Schwarze Zukunft für die weiße Tradition

Jan Lindner
Jan Lindner

Manfred Ludwig ist nachdenklich geworden: Ist es überhaupt richtig, dass sein 23-jähriger Sohn Stephan den Bauernhof eines Tages einmal übernehmen soll? In diesen Zeiten, in denen der Milchpreis derart im Keller dümpelt, dass Ende des Jahres viele seiner Kollegen keine Kredite mehr bekommen werden.

 

Manfred Ludwig, Bauer aus Monreal, ist sich da nicht mehr so sicher. Es ist so, als ob er diese Frage nicht nur an sich richtet, sondern auch an uns Wahlmobilisten, die wir nur einige Jahre älter sind als Stephan. Immerhin führt Manfred Ludwig den Schnürenhof mit rund 70 Milchkühen zusammen mit seiner Frau Ursula, seinem Sohn und einem Gehilfen schon als sechster in der Erbfolge. Den Familienbetrieb soll es auch in der Zukunft geben. Irgendwie.

 

Aktuell jedenfalls ist das Geschäft mit der Landwirtschaft - das Gewerbe mit Milch, Kühen, Schweinen und Getreide - keins. Die 20 bis 24 Cent pro Liter, die derzeit auf dem Markt gezahlt werden, stehen den Ausgaben für Futter, Gebäude, Strom, Wasser, Versicherungen, Tierarzt, Traktoren und Maschinen gegenüber - Lebenshaltungskosten exklusive. Vor drei Jahren konnten die Bauern noch 35 Cent verlangen, damals, als die Lobby gegenüber den Discountern noch eine ganz andere, eine viel bessere war. Ludwig fehlen nun monatlich zwischen 6000 und 7000 Euro. „Wir, meine Familie und ich, leben rein von Krediten. Und das schaffen wir nicht mehr lang", sagt der 50-Jährige.

 

Deshalb hilft Ludwig und seinen Leidensgenossen Bauern im Moment nur noch eines: in den nächsten ein bis zwei Jahren deutlich unterhalb der Milchquote produzieren - und zwar EU-weit. „Die restliche Milch müssen wir in die Gülle kippen", meint Ludwig. Hilft ja alles nichts. Für 20 Cent jedenfalls „können wir keine Milch produzieren, das ist klar". Ihn ärgert es auch, wenn er sieht, dass Discounter Lebensmittel im Angebot als Lockmittel für ihre Reklame verwenden: „Milch und andere Lebensmittel dürfen einfach nicht verramscht werden. Man darf sie nicht unter ihren Produktionskosten verkaufen." Punkt.

 

Bei all dem Frust, einer Perspektive, die allein auf porösen Säulen der Hoffnung bedenklich vor sich hinwackelt, der Existenzangst, einem Arbeitstag, der um fünf Uhr in der Früh beginnt, um zehn Uhr abends endet, ja, ist es da wirklich richtig, dass sein 23-jähriger Sohn Stephan die Familientradition fortführt? Einerseits ja, denn: Ein Bauer wie Ludwig malocht allein für den eigenen Hof. Andererseits: „Je älter man wird, desto frustrierender ist es. Man investiert immer nur und plant und plant, wie es denn nur weitergehen kann." Wie, das weiß er selbst im Moment auch nicht.

 

 

 

Kommentar schreiben

Kommentare: 1
  • #1

    Nannuk (Montag, 21 September 2009 23:30)

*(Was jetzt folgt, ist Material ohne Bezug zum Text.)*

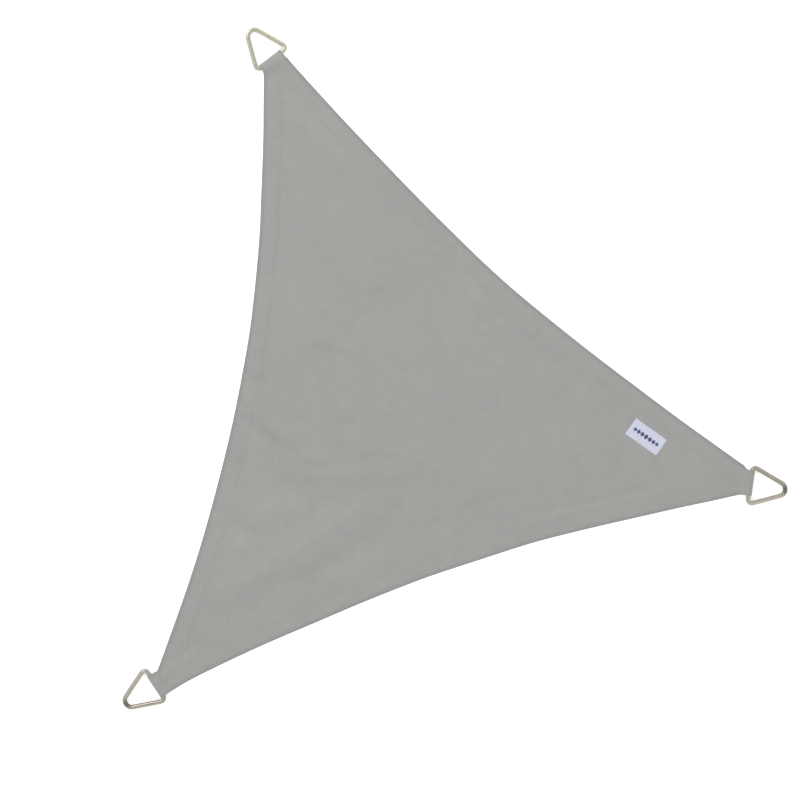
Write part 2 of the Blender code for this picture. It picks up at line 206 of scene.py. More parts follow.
folds = {
    "fade": (0.015, 0.080),  # no lift by the edges
    "fineFade": (0.000, 0.030),
    "leastLift": 0.0006,  # what would lift less lies flat
    "end": 0.2,
    "labelFlat": (0.08, 0.15),
    "paintedShadeOf": (0.16, 0.33),  # how strongly shade is painted along the main folds and the small creases
    # x, y, radius, height
    "swells": (
        (0.56, 0.33, 0.30, 0.0050),
        (0.82, 0.52, 0.30, 0.0030),
        (1.25, 0.42, 0.28, 0.0022),
        (0.95, 1.02, 0.30, 0.0018),
    ),
    # from x, y, to x, y, bend aside, width, height: the main folds
    "main": (
        (0.30, 0.19, 0.86, 0.29, -0.030, 0.034, -0.0045),
        (0.31, 0.24, 0.78, 0.36, 0.000, 0.030, 0.0040),
        (0.60, 0.17, 0.84, 0.21, -0.004, 0.026, 0.0038),
        (0.47, 0.43, 0.64, 0.38, 0.006, 0.034, 0.0028),
        (0.53, 0.71, 0.68, 0.54, -0.010, 0.024, -0.0024),
        (0.57, 0.49, 0.99, 0.34, -0.012, 0.022, -0.0026),
        (0.60, 0.52, 0.96, 0.38, -0.010, 0.026, 0.0020),
        (0.75, 0.84, 0.92, 0.73, 0.018, 0.026, 0.0020),
        (0.82, 0.52, 0.95, 0.61, 0.000, 0.024, 0.0018),
        (0.90, 0.24, 1.25, 0.26, -0.006, 0.022, -0.0018),
        (1.22, 0.15, 1.55, 0.13, 0.002, 0.022, 0.0020),
        (0.93, 1.58, 1.10, 1.18, 0.010, 0.026, 0.0026),
        (1.30, 0.84, 1.54, 0.44, -0.012, 0.030, 0.0024),
        (1.18, 1.00, 1.24, 0.92, 0.000, 0.022, 0.0014),
    ),
    # the same columns: the small creases
    "fine": (
        (0.06, 0.07, 0.12, 0.07, 0.000, 0.016, 0.0008),
        (0.14, 0.09, 0.20, 0.09, 0.004, 0.012, 0.0014),
        (0.18, 0.15, 0.22, 0.10, 0.004, 0.010, -0.0008),
        (0.30, 0.22, 0.39, 0.19, 0.000, 0.014, 0.0004),
        (0.28, 0.19, 0.46, 0.22, -0.004, 0.014, -0.0011),
        (0.42, 0.22, 0.60, 0.21, 0.004, 0.018, -0.0018),
        (0.48, 0.186, 0.82, 0.20, 0.002, 0.008, 0.0003),
        (0.54, 0.28, 0.68, 0.32, 0.000, 0.013, 0.0016),
        (0.68, 0.32, 0.78, 0.345, 0.000, 0.018, 0.0017),
        (0.41, 0.37, 0.42, 0.34, 0.000, 0.018, 0.0019),
        (0.46, 0.39, 0.53, 0.35, 0.000, 0.016, -0.0002),
        (0.41, 0.42, 0.47, 0.37, 0.000, 0.014, -0.0019),
        (0.48, 0.44, 0.63, 0.39, 0.006, 0.032, 0.0028),
        (0.68, 0.40, 0.81, 0.375, 0.000, 0.018, -0.0013),
        (0.81, 0.386, 0.95, 0.345, 0.000, 0.020, 0.0008),
        (0.86, 0.34, 0.89, 0.30, 0.000, 0.014, -0.0010),
        (0.69, 0.465, 0.80, 0.44, 0.000, 0.014, 0.0003),
        (0.66, 0.51, 0.72, 0.485, 0.000, 0.009, -0.0016),
        (0.73, 0.55, 0.79, 0.515, 0.000, 0.010, -0.0009),
        (0.83, 0.48, 0.92, 0.44, 0.000, 0.010, -0.0013),
        (0.495, 0.63, 0.485, 0.565, 0.000, 0.022, -0.0018),
        (0.56, 0.68, 0.67, 0.532, -0.010, 0.011, -0.0013),
        (0.61, 0.65, 0.68, 0.60, 0.000, 0.016, 0.0003),
        (0.75, 0.61, 0.84, 0.57, 0.004, 0.011, -0.0012),
        (0.53, 0.70, 0.56, 0.68, 0.000, 0.010, -0.0018),
        (0.59, 0.79, 0.64, 0.77, 0.002, 0.010, -0.0016),
        (0.665, 0.94, 0.675, 0.885, 0.000, 0.014, -0.0009),
        (0.76, 0.82, 0.855, 0.786, 0.010, 0.014, -0.0022),
        (0.855, 0.784, 0.91, 0.737, 0.004, 0.013, -0.0013),
        (0.85, 0.805, 0.93, 0.765, 0.004, 0.010, 0.0004),
        (0.79, 1.032, 0.83, 1.044, 0.000, 0.010, -0.0008),
        (0.997, 0.918, 1.042, 0.909, 0.000, 0.009, -0.0011),
        (0.96, 1.49, 1.055, 1.307, 0.000, 0.014, 0.0006),
        (0.97, 1.21, 1.02, 1.14, 0.003, 0.010, 0.0008),
        (1.173, 0.992, 1.23, 0.93, 0.002, 0.011, -0.0017),
        (1.315, 0.784, 1.37, 0.68, 0.000, 0.014, -0.0007),
        (1.37, 0.675, 1.468, 0.545, -0.004, 0.016, -0.0019),
        (1.468, 0.545, 1.568, 0.41, -0.003, 0.014, -0.0009),
        (0.90, 0.24, 1.25, 0.26, -0.006, 0.022, 0.0008),
        (0.87, 0.23, 1.04, 0.245, -0.002, 0.009, -0.0007),
        (1.04, 0.245, 1.235, 0.254, -0.002, 0.009, -0.0010),
        (1.19, 0.15, 1.70, 0.105, -0.003, 0.010, 0.0004),
        (1.20, 0.17, 1.58, 0.136, -0.003, 0.010, -0.0013),
    ),
    # wavelength, height: the soft crumple all over
    "crumple": ((0.110, 0.0011), (0.048, 0.0006)),
    "crumpleRise": 0.0007,  # keeps its troughs off the surface
}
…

    Jeden Arbeitstag 126 Euro Minus. Das kann sich ein gern milchtrinkender Verbraucher gar nicht vorstellen. Und da ist der eigene Lohn und Essen und Trinken noch nicht reingerechnet. Lange kann kein Bauernhof sowas tragen. Und wenn sein Konto leer ist? Dann müssen alle Kühe geschlachtet werden. Und wenn das alle Bauern machen? Dann werden wir merken, dass die Milch doch nicht von Aldi/Lidl/Norma kommt, sondern aus Canada und dann soviel kostet, dass wir sie uns nicht mehr leisten wollen. Schwarze Zukunft für eine weiße Tradition. Und die geizigen Geilen waren dabei.